## WHAT TO DO
Take the data below and write out exactly the lines from the one with "Keep writing the" through the one with "build_mesh(name, bm, colour)"; omit every other line.
BEGIN DATASET EXTRACT
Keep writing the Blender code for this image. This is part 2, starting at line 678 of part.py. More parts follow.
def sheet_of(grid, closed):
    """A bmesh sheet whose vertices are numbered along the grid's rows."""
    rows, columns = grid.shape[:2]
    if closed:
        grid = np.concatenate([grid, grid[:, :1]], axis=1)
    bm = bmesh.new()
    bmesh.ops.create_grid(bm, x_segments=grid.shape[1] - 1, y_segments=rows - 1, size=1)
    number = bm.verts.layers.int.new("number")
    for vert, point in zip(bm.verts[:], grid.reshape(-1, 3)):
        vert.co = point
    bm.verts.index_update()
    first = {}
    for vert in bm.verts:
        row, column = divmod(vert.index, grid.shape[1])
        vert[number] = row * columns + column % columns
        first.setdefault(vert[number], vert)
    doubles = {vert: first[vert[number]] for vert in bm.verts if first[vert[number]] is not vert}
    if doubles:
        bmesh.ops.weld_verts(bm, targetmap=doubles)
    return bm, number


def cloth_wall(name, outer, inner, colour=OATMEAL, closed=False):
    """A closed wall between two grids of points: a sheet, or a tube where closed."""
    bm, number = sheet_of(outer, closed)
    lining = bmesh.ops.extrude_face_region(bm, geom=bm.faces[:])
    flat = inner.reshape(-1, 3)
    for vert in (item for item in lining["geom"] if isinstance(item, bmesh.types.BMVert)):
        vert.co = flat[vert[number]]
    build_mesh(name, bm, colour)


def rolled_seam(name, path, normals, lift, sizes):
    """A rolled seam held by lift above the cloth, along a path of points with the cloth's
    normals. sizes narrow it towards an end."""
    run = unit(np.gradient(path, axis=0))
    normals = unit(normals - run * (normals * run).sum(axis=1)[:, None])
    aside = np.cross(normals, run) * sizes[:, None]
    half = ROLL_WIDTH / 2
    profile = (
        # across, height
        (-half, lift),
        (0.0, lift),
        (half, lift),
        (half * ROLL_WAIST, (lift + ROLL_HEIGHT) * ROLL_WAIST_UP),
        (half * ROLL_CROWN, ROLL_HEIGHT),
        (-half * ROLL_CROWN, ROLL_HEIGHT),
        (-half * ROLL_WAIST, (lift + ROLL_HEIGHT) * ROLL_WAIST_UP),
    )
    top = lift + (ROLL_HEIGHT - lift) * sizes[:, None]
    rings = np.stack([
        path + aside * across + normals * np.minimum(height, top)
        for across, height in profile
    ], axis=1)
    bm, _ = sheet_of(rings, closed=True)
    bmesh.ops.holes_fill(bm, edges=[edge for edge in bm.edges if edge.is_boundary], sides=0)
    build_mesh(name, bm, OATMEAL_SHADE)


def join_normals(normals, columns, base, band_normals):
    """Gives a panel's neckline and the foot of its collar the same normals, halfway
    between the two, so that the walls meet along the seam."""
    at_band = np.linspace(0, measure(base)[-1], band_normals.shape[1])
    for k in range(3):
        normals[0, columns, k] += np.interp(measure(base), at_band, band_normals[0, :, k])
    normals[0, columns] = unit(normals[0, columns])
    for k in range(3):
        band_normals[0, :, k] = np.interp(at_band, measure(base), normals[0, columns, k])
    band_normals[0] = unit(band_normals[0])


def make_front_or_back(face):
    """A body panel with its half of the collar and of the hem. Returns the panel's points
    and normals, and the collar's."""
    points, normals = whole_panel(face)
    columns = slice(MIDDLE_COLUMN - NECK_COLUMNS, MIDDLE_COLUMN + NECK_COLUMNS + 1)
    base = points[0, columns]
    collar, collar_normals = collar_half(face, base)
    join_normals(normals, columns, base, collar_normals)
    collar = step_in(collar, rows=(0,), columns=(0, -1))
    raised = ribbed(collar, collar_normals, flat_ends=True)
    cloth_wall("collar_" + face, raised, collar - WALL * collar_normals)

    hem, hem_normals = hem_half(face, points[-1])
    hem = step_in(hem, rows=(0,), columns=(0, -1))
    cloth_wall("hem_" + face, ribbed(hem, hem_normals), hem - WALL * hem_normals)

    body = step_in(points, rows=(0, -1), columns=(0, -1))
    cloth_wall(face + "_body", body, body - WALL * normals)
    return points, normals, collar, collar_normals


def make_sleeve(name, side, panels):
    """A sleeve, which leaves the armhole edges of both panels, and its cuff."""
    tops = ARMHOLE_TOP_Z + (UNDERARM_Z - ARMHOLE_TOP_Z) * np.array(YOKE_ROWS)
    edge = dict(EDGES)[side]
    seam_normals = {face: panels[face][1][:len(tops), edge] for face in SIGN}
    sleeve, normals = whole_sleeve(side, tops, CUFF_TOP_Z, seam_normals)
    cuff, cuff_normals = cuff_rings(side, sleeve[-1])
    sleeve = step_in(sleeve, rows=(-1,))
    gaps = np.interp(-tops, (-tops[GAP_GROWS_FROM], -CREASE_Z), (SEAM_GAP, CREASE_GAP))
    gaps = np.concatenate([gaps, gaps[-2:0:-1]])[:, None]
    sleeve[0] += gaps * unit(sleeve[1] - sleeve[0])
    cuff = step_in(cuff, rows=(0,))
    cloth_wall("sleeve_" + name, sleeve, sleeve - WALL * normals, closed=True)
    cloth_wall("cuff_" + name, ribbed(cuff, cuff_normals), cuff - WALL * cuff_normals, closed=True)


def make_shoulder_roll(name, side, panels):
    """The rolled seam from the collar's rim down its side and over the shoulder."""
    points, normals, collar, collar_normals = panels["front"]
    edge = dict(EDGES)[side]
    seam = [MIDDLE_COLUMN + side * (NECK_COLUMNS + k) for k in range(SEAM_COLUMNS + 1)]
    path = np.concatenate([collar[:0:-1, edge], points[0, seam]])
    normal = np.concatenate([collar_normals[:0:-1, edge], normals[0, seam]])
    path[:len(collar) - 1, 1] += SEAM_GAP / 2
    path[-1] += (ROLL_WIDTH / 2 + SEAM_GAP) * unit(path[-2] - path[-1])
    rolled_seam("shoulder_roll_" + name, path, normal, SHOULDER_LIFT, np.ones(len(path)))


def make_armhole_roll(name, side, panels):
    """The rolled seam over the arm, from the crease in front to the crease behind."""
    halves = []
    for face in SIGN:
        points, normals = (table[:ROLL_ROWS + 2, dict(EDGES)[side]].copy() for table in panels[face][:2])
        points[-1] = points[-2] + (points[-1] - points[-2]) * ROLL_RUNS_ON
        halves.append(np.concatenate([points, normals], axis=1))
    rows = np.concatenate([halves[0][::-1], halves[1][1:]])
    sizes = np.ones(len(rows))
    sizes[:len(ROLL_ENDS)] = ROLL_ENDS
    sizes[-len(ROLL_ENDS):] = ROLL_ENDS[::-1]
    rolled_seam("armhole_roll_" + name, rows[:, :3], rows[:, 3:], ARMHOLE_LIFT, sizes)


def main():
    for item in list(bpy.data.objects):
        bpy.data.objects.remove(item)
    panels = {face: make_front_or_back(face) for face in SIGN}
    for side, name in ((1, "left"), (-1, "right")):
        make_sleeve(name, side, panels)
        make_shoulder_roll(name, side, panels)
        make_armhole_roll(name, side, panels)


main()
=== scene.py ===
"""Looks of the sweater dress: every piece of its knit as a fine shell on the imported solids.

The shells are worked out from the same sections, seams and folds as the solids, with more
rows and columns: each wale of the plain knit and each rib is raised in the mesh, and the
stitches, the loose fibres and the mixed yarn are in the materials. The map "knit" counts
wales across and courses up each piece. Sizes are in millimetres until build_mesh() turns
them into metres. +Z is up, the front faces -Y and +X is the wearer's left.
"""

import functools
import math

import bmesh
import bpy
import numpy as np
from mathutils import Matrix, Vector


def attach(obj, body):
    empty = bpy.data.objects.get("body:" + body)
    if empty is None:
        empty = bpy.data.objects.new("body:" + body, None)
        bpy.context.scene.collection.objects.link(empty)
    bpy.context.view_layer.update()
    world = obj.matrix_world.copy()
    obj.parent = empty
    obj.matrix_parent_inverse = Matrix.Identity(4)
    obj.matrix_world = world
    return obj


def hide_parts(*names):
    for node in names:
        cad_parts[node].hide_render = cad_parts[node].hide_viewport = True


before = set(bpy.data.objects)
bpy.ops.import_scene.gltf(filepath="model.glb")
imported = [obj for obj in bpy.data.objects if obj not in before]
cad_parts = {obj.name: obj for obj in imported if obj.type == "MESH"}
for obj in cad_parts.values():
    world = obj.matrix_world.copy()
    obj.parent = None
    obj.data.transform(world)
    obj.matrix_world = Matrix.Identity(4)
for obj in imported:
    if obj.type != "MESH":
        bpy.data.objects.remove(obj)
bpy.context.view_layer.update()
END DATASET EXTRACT
BEGIN DATASET EXTRACT
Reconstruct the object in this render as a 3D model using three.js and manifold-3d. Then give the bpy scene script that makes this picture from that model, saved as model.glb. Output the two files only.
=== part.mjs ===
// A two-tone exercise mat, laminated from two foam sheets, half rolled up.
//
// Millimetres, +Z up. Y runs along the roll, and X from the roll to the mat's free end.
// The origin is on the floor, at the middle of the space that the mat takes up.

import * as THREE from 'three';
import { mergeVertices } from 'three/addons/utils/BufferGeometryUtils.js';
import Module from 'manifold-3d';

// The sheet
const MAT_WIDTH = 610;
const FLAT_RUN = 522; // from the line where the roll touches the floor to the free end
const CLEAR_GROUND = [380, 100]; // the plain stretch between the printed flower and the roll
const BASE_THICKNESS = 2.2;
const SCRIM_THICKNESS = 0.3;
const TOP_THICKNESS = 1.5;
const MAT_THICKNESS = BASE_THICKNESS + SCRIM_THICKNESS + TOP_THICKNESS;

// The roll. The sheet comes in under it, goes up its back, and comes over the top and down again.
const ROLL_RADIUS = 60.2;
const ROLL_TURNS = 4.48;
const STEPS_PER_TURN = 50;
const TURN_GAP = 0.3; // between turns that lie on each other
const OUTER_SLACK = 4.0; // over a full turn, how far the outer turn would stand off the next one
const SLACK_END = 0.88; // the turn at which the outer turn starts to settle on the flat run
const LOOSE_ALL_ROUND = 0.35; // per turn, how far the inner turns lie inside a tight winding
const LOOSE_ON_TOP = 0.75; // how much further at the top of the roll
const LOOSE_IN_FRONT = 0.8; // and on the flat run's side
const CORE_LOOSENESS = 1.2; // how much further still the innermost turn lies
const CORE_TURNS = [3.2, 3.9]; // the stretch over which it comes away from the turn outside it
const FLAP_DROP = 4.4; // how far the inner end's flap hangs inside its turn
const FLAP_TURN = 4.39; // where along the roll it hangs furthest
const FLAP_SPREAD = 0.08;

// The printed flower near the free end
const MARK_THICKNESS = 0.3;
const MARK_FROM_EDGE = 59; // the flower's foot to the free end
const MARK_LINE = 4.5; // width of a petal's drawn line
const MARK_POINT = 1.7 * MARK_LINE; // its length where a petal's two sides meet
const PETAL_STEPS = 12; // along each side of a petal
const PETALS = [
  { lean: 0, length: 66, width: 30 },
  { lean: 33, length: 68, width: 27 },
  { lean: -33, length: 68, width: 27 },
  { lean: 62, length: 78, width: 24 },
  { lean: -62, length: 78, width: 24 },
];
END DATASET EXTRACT
## ANSWER FOR THIS EXERCISE
Keep writing the Blender code for this image. This is part 2, starting at line 678 of part.py. More parts follow.
def sheet_of(grid, closed):
    """A bmesh sheet whose vertices are numbered along the grid's rows."""
    rows, columns = grid.shape[:2]
    if closed:
        grid = np.concatenate([grid, grid[:, :1]], axis=1)
    bm = bmesh.new()
    bmesh.ops.create_grid(bm, x_segments=grid.shape[1] - 1, y_segments=rows - 1, size=1)
    number = bm.verts.layers.int.new("number")
    for vert, point in zip(bm.verts[:], grid.reshape(-1, 3)):
        vert.co = point
    bm.verts.index_update()
    first = {}
    for vert in bm.verts:
        row, column = divmod(vert.index, grid.shape[1])
        vert[number] = row * columns + column % columns
        first.setdefault(vert[number], vert)
    doubles = {vert: first[vert[number]] for vert in bm.verts if first[vert[number]] is not vert}
    if doubles:
        bmesh.ops.weld_verts(bm, targetmap=doubles)
    return bm, number


def cloth_wall(name, outer, inner, colour=OATMEAL, closed=False):
    """A closed wall between two grids of points: a sheet, or a tube where closed."""
    bm, number = sheet_of(outer, closed)
    lining = bmesh.ops.extrude_face_region(bm, geom=bm.faces[:])
    flat = inner.reshape(-1, 3)
    for vert in (item for item in lining["geom"] if isinstance(item, bmesh.types.BMVert)):
        vert.co = flat[vert[number]]
    build_mesh(name, bm, colour)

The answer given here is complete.